16. Black Vodka by Deborah Levy (And Other Stories, 2012)
I like that seduction was a current through these stories. The way that another person’s “otherness” seduces, whether they are from another culture, speak another language or are entirely “other” in their way of being. Sometimes what’s inscrutable is also what spells out the end of the relationship.Levy, as a British writer, is certainly seduced by Europe. So much of her writing is set on “the continent,” perceived through British eyes.
17. Swimming Home by Deborah Levy (And Other Stories, 2012)
In my year of Deborah Levy, this is probably my least favorite of the four books I read. The set-up was a bit too contrived (two English families summering in southern France are upended by the appearance of a young woman who shows up naked in the villa pool one day), the secondary characters too secondary, and the ending bit too easy. I know the aim in tone was for one of disjunction, an “off” feeling (in the dialogue, the uneven pacing), but this didn’t quite work for me, either. I do like how Levy explores sexual dynamics throughout her work, in particular from young women’s perspectives, and these were the parts that grabbed me in this novel; a scene, for example, of the deranged young woman viewed by the teenage daughter in the family.
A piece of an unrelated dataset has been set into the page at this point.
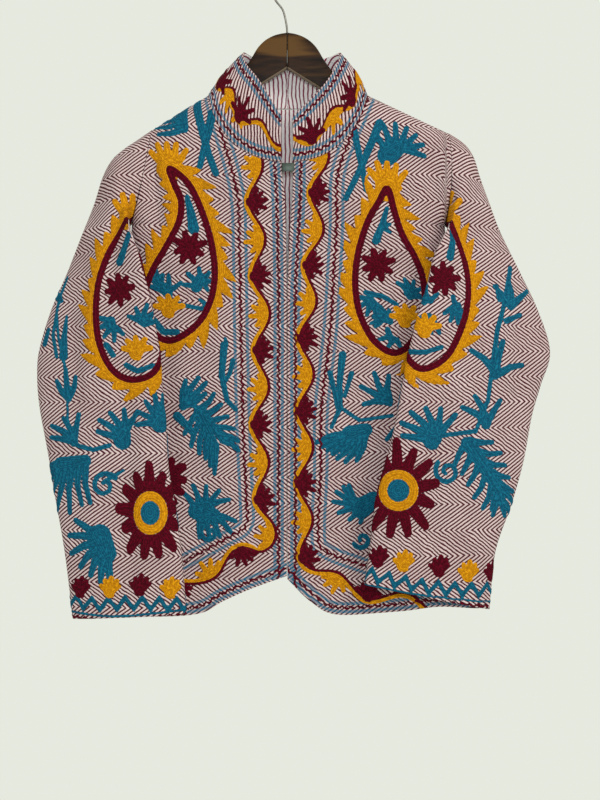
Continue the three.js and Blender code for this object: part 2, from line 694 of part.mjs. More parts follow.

18. The War of Art by Steven Pressfield (Black Irish Entertainment, 2002)
The only self-help category I read is “creativity” – I’ll admit it! This book is a good pep talk. I’m keeping it around for future consultation. My biggest takeaway was importing the “lunchpail mentality” you have towards paid work (go in even if it’s raining, even if you’re tired) to your own endeavors. Don’t bail out on yourself.
19. The Keep – Jennifer Egan (Anchor, 2006)
This was a fun contemporary take on the gothic novel, also a really clever frame narrative (I won’t describe to avoid spoilers). Egan inhabits male narrators really effectively – it’s a question always on my mind when reading (if a man is writing as a woman, and vice versa), and I stopped thinking about it in this book.